What else did the data analysis reveal? After changes were made in the ED, there was only a slight improvement to the mean patient throughput time in two of the four ED areas where process changes were explored. In the two other areas where process changes were made, there was actually an increase in the mean throughput time.

“Although two areas showed slight improvement and two areas showed decline, statistically there was no significant difference between the before and after results by ED area,” says Rob Dreiling, process improvement specialist at Via Christi Health, who assisted with this project. “Our gut was telling us that the process changes had made such great improvements in the mean patient throughput times, but the data said otherwise.”

Results

This project certainly yielded surprising results to the emergency department team who had implemented the original changes to the process.

“The graphs and charts helped us show the emergency department team what the data was really saying—the changes weren’t statistically significant,” Dreiling says. “We were then able to help them look at improvement projects in a different way. Instead of jumping in and just trying a change to the process, we taught the team to map the process from beginning to end and then use statistics to start focusing on the right areas, so the projects will make a meaningful difference and we’re getting the most bang for our buck.”

When Rob and Zach dug further into what specific activities may cause the patient throughput time to increase, they gathered data around the time of day patients arrived and compared the patient and the staff load for turning around the emergency department rooms, which included cleaning the rooms in preparation to receive a new patient.

“Analyzing this data helped us recommend to the ED team that readjusting the cleaning crew shifts to better align with the peak patient throughput times would allow for rooms to be cleaned out as soon as the patient left, rather than having unclean, unusable rooms sitting empty for long periods of time,” adds Lewis.

Laura Thompson, Director of Process Improvement, says that although the Lean and Six Sigma effort at Via Christi is relatively new, many processes that affect patient care have been improved and higher levels of efficiency have been achieved.

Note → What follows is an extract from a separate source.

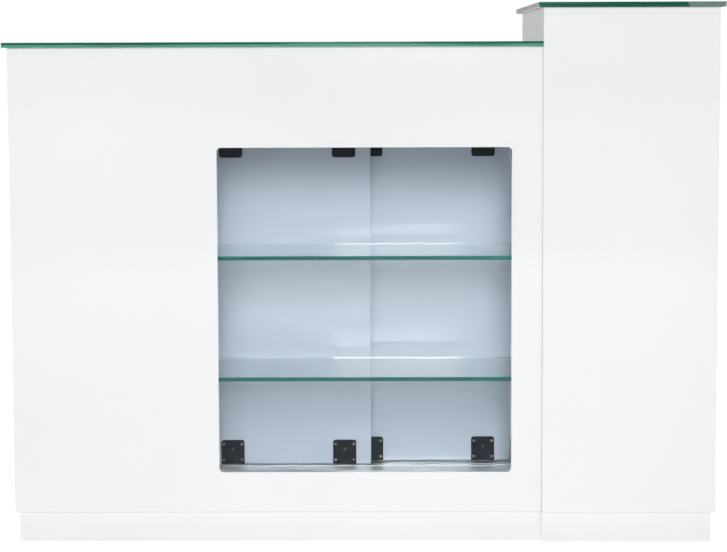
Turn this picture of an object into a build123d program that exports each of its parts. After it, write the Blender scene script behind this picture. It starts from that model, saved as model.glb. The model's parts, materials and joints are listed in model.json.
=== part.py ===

“The entire staff has been phenomenal and receptive to our recommendations and supportive of what we’re trying to do,” Thompson says.

Via Christi Health Logo

Organization

Via Christi Health

 

Overview

  • Largest provider of healthcare services in Kansas
  • Offers hospitals, doctors, senior villages, and other health services
  • Employs more than 10,000 across Kansas and northeast Oklahoma

 

Challenge

Determine if process changes decreased the patient throughput time of the emergency department.

 

Products Used

Minitab® Statistical Software

 

Results

  • Used data analysis to confirm that some process changes actually increased patient throughput time in certain emergency department areas.
  • Worked with teams to structure improvement projects and use statistical analysis for those projects.
  • Offered several recommendations to improve patient throughput times.